Brothers and sisters, I cannot stress to you how faithful our God is. Time and time again He lifted us up after we had fallen and anointed our lips with His words. He sometimes took situations that appeared discouraging and turned them around to glorify Him. People still wonder how on earth we managed to raise $45,000 for this trip, and the beauty of that strikes me every time. I honestly have no clue how we managed to raise that much money, and it really doesn’t matter. God wanted us there and He saw it through, penny by penny, step by step, and His faithfulness is unceasing.

So now, I’m back in America, and how will my life change? I’m not completely sure, but I do know that God calls me to step out of my comfort zones and love His people as He first loved me. Now, as a sit and write this letter to you, I think of the millions of Kenyan children who will never see a keyboard or even learn how to write. When I sit at my table for dinner, I remember the amazing food we experienced at the hands of our cook, Vicki, and know that many Kenyans will never know that abundance. But most of all, God tells me that simply remembering them is not enough - that thinking of them and then going about my daily life is No. Longer. Enough. What I can do will
never be enough, and I know that, but my Father calls me to reach out anyway and to bless His people as they have blessed me. And it is now my prayer that we, along with our brothers and sisters back in Kenya, may sit together at His table and taste that, indeed, He is good.

Joyce Zou

Atlanta Chinese Christian Church

It is hard coming back from Kenya. However in the same way, it is easy to put this experience into the back of my head and get on with my life. It is easy to respond with an apathetic "good" after the unnerving question "How was Kenya?". It is also easy to withdraw from the world and sit and wallow in misery while using the excuse "People just don't understand what I have been through so why even bother?". The Kenya missions trip was more than just a place we visited and the activities we did during the day. I saw hunger and disparity but also, the beauty and the depths of not only the people in Africa but also our teammates.In desperate situations, God has given us beautiful and astonishing clarity. In moments of anguish, God provided with his comfort and reassurance.
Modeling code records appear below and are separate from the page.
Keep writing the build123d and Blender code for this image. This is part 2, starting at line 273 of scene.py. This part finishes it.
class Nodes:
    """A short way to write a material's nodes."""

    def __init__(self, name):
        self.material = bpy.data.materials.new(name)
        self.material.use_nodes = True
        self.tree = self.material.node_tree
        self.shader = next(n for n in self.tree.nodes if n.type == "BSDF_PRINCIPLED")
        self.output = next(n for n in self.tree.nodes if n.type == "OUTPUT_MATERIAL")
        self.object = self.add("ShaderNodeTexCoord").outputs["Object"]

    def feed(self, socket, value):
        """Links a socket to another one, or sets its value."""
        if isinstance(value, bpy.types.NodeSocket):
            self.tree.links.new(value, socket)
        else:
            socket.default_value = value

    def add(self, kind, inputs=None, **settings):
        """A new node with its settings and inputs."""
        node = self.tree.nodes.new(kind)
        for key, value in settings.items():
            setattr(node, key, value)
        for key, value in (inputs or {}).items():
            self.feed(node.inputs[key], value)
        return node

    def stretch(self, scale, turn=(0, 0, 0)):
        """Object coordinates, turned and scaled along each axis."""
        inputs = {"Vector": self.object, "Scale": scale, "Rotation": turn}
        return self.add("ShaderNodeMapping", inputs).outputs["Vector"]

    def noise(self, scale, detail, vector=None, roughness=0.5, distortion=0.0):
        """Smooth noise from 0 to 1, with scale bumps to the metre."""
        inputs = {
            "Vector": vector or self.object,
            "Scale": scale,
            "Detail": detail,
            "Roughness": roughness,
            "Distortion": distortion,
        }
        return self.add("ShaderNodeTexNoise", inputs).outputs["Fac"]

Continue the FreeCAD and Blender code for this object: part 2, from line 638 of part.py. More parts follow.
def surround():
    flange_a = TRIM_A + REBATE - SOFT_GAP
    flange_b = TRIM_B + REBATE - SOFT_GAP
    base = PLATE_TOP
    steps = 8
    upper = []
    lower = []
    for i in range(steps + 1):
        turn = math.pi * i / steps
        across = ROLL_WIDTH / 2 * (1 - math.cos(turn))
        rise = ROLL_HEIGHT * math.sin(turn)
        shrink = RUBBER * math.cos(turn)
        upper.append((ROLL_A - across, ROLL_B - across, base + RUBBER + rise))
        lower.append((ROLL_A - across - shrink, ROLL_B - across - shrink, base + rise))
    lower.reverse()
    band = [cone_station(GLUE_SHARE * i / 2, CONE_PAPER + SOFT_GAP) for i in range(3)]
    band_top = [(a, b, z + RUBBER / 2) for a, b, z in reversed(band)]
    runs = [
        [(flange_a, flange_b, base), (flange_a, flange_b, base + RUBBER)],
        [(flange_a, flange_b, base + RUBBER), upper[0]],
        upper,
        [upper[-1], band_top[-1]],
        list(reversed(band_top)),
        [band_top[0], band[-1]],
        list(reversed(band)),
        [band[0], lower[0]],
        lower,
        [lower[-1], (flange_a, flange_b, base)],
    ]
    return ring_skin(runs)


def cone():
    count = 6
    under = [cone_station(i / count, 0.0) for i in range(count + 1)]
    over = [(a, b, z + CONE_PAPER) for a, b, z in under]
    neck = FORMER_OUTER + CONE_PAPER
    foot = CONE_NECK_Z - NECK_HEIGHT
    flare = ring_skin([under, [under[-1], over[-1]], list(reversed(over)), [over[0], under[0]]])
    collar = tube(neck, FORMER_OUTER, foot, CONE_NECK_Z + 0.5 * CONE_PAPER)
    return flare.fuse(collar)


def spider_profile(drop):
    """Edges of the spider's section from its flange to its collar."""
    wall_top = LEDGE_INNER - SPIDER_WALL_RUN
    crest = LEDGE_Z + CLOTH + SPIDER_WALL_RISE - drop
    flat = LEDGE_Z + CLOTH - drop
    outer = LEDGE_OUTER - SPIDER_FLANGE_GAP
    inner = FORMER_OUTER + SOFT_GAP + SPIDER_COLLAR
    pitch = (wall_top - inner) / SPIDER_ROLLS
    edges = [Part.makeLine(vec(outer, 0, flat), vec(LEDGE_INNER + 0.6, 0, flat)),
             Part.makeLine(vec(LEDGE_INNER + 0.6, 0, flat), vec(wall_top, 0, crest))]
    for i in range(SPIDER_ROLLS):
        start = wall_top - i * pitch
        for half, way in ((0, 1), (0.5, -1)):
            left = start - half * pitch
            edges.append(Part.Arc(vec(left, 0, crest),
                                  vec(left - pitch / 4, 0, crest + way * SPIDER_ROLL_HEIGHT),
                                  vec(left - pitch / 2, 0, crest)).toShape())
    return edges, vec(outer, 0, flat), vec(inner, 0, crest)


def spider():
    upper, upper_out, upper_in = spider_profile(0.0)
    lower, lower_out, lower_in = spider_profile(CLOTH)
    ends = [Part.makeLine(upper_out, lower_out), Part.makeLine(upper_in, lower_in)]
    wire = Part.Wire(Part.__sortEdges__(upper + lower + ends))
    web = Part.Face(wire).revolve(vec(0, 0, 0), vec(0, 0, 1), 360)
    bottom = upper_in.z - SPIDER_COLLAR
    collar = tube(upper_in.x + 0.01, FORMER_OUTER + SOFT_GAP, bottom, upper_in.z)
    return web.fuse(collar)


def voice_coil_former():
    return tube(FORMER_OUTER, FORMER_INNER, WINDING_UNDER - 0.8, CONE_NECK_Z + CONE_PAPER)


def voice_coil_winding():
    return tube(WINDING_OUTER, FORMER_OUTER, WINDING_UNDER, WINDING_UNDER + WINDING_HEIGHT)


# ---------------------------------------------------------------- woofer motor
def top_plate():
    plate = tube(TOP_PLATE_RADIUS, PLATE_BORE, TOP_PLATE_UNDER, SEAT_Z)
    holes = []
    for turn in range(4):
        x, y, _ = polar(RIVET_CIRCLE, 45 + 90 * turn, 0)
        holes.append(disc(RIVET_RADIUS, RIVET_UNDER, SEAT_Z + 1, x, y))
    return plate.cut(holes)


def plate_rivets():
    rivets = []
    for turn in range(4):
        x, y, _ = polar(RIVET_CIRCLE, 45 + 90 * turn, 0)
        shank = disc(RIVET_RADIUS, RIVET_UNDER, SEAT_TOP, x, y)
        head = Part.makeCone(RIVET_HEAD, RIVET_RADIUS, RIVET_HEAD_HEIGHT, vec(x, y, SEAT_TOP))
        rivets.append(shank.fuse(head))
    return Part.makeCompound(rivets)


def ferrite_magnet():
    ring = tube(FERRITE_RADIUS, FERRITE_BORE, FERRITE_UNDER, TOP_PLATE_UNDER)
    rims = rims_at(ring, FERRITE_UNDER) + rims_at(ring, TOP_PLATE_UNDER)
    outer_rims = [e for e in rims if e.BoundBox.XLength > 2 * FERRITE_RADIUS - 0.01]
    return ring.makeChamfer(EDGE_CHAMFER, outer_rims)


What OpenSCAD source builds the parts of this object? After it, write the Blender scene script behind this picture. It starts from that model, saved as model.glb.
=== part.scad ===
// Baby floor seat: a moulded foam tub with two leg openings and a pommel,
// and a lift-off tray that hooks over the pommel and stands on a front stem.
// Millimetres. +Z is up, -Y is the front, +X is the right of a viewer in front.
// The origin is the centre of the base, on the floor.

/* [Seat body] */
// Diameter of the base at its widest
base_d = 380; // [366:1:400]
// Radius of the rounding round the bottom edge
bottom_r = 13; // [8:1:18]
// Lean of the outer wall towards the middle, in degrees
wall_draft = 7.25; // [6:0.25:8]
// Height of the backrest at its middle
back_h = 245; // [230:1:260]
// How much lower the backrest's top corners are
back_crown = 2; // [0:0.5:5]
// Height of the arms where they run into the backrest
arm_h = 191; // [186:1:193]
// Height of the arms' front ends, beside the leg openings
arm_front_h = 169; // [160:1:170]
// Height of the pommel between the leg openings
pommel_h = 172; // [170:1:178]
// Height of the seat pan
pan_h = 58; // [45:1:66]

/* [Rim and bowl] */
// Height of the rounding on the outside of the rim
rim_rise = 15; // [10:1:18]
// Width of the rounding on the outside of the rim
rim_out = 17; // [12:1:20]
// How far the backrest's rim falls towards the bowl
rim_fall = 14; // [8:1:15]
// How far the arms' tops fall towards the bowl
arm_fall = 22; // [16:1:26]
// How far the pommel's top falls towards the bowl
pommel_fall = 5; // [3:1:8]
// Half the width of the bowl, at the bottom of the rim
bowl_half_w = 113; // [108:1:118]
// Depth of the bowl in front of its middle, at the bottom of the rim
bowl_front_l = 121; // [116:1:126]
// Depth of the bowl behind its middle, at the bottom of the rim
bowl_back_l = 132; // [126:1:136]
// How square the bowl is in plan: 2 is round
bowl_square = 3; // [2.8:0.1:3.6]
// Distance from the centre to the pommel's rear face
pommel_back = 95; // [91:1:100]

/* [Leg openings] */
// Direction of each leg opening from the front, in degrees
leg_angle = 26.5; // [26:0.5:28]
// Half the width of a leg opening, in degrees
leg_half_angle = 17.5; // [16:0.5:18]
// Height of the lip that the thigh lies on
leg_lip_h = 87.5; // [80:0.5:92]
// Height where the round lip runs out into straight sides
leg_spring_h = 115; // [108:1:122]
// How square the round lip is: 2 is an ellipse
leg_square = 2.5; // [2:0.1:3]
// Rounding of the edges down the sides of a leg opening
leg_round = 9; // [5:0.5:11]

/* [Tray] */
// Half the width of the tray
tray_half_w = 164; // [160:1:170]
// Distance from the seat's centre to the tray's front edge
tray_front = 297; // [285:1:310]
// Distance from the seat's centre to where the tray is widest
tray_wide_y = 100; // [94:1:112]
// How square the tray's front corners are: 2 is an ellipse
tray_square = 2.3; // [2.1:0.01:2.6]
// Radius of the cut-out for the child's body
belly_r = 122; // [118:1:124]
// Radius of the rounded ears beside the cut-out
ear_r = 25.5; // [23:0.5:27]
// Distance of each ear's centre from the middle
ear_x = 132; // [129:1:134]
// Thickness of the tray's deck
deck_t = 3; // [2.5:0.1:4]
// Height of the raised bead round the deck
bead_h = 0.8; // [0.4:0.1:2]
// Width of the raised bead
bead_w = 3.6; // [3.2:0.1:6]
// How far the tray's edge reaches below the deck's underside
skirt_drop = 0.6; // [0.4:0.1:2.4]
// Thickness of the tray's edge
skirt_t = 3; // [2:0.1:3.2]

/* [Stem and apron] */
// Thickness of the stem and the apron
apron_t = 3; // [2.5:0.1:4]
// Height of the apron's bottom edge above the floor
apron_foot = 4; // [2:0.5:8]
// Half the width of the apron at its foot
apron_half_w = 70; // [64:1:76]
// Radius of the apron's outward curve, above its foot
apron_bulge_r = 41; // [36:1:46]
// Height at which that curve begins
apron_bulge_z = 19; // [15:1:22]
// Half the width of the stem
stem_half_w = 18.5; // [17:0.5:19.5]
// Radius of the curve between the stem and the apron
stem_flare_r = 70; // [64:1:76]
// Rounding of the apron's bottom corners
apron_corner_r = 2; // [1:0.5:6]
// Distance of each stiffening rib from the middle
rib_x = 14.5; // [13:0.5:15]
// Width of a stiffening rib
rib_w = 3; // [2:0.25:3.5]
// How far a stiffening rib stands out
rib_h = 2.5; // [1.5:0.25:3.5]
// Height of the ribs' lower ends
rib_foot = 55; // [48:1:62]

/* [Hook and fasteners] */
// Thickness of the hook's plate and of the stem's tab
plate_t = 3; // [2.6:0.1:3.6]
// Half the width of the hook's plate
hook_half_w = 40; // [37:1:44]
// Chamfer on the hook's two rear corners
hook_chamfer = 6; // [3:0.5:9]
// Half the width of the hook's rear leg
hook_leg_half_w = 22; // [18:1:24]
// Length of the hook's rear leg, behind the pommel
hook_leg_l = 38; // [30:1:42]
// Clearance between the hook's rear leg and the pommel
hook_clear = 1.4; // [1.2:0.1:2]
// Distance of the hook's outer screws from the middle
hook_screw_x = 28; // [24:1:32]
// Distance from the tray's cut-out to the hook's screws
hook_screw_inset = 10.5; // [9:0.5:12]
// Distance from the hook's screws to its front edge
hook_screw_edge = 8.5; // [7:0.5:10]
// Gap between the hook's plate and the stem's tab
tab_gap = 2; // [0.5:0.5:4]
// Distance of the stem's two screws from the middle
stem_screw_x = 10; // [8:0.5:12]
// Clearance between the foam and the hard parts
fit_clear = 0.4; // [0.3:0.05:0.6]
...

Two and a half weeks later, it still hurts. And the thing is- it will always hurt. Our eyes have been opened. We
have seen and tasted. We have
heard Him. Just because our team arrived back in Alpharetta does not mean we can keep on living our previous life. When I see the faces of the children in Kibera and walking on sewage, How is it possible for me to look back? How can I compare the quiet suffering of their eyes to anything here? When I remember the endless sea of mountains displayed in front of me, how can I not surrender to His majesty?

He is always faithful to us and He calls us to be faithful to him no matter what the cost.Since we have been given much, and much is required in return. (Luke 12). Members of ACCCN, we
Have been given much and now, it is up tous to be the servant he has called us to be. When He calls, are we willing to listen? More importantly are we willing to do it? God will change and form us, challenge us and break us- just as we have been changed and challenged and ultimately broken before him. However, we cannot linger in the phase of "Kenya Missions Trip". Here, in Alpharetta, is where we start the rest of the trip. Bwana Asifiwe.